Legal Complexities in Insolvency Proceedings: Analysis of The Official Receiver & Anor v Azam Iqbal Haq & Anor
Introduction
The case of The Official Receiver & Anor v Azam Iqbal Haq & Anor presents an intriguing snapshot of legal proceedings within the Chancery Division of the High Court of Justice. This case revolves around the application by the Official Receiver (OR), acting as the liquidator of Wifime Ltd., who sought judgment against Azam Iqbal Haq and his spouse, Tamina Azad. This article critically analyzes the case law summary to identify and elucidate the legal principles applied, directly linking them to relevant parts of the summary.
Key Facts
Wifime Ltd. was subjected to a winding-up order upon a petition by HM Revenue and Customs, triggering the involvement of the OR. At issue were three categories of transactions: alleged gratuitous salary payments to Mr. Haq (the Salary Claim), payments to R2 alleged to be transactions at an undervalue (the Payments Claims), and an amount outstanding on Mr. Haq’s director’s loan account (the DLA Claim).
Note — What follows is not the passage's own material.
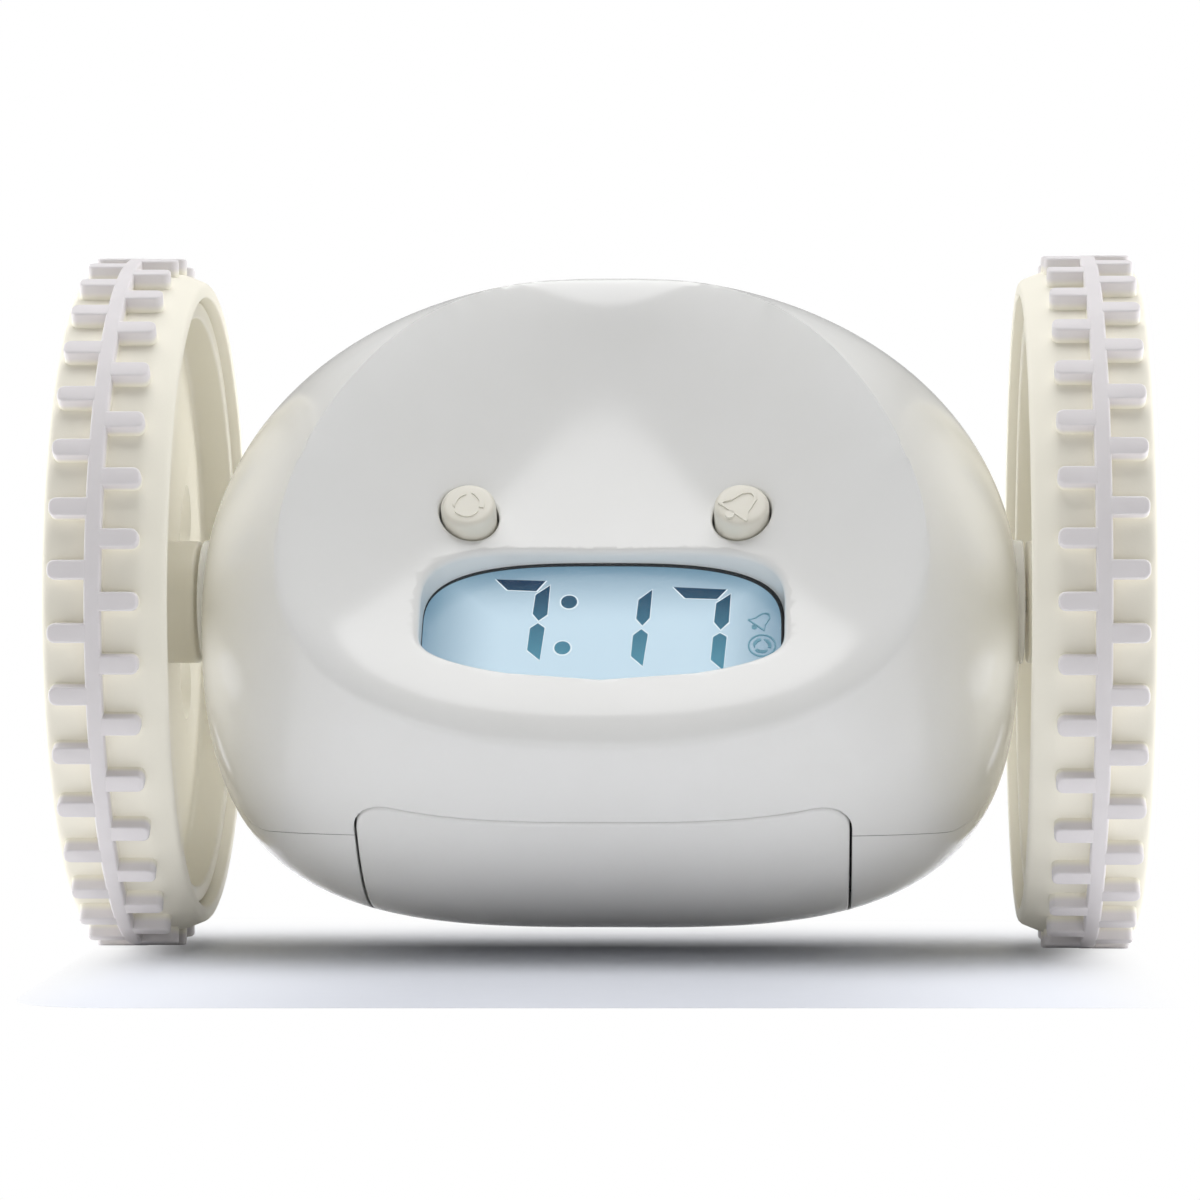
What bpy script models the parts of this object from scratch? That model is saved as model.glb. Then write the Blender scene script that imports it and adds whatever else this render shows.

Mr. Haq contested the OR’s claim, asserting that the payments were legitimate transactions related to his role within the company. During the case’s proceedings, it became apparent that not all claims against Mr. Haq could be summarily adjudicated, given the complexities related to the evidence and legal principles at play.
Legal Principles
Summary Judgment
The court’s analysis was guided by CPR 24.3, which allows for summary judgment when there is no real prospect of a party succeeding on the claim and no compelling reason for a trial. Citing Global Asset Capital Inc v Aabar Block SARL [2017] EWCA Civ 37, it emphasized the avoidance of a ‘mini-trial’ and recognized the court’s ability to resolve short points of law where evidence is adequate. Notably, the court must consider the strength of the evidence, even where there is conflict, and decide accordingly (BFS Group Limited v Foley [2017] EWHC 2799 (QB)).
Director’s Fiduciary Duties
The case touched on the statutory obligations of a director under the Companies Act 2006, specifically sections 171, 172, and 174. It was alleged that Mr. Haq breached his duties by causing gratuitous payments. The OR’s pleadings highlighted the need for a contractual basis for director remuneration, referencing Hamuel Reichernbacher Limited v McDermott [2022] EWHC 623 (Ch).
Duomatic Principle
The principle suggests that informal shareholder consent might validate actions that would otherwise require formal approval. The potential application of this principle to Mr. Haq’s case remains unexplored due to the OR’s withdrawal of their application for summary judgment on the salary remuneration.
Evidential Analysis
The court must have credible evidence from the applicant that shifts the burden of proof to the respondent to show a real prospect of success or reason for trial (Punjab National Bank (International) Limited v Techtrek India Limited [2020] EWHC 539 (Ch)).
Outcomes
The application for summary judgment against Mr. Haq was unsuccessful for the Salary Claim and the Payments Claims, and no judgment was entered on the DLA Claim, requiring these matters to proceed to trial. Regarding R2, the OR filed a Notice of Discontinuance, leaving only Mr. Haq as the respondent. The court’s decision emphasizes the insufficiency of evidence provided by the OR to meet the summary judgment threshold for the claims asserted against Mr. Haq.
Conclusion
In conclusion, The Official Receiver & Anor v Azam Iqbal Haq & Anor brings forth the challenges associated with obtaining summary judgment within insolvency proceedings. The case underlines the necessity of clear contractual bases for director remuneration, the proper evidentiary burden imposed on parties, and the complexity when applying principles such as Duomatic in cases where matters are not unequivocally clear. As the matter proceeds to a full trial, the initial assessments in this article may serve as a foundation to understand the subsequent judicial reasoning and outcomes.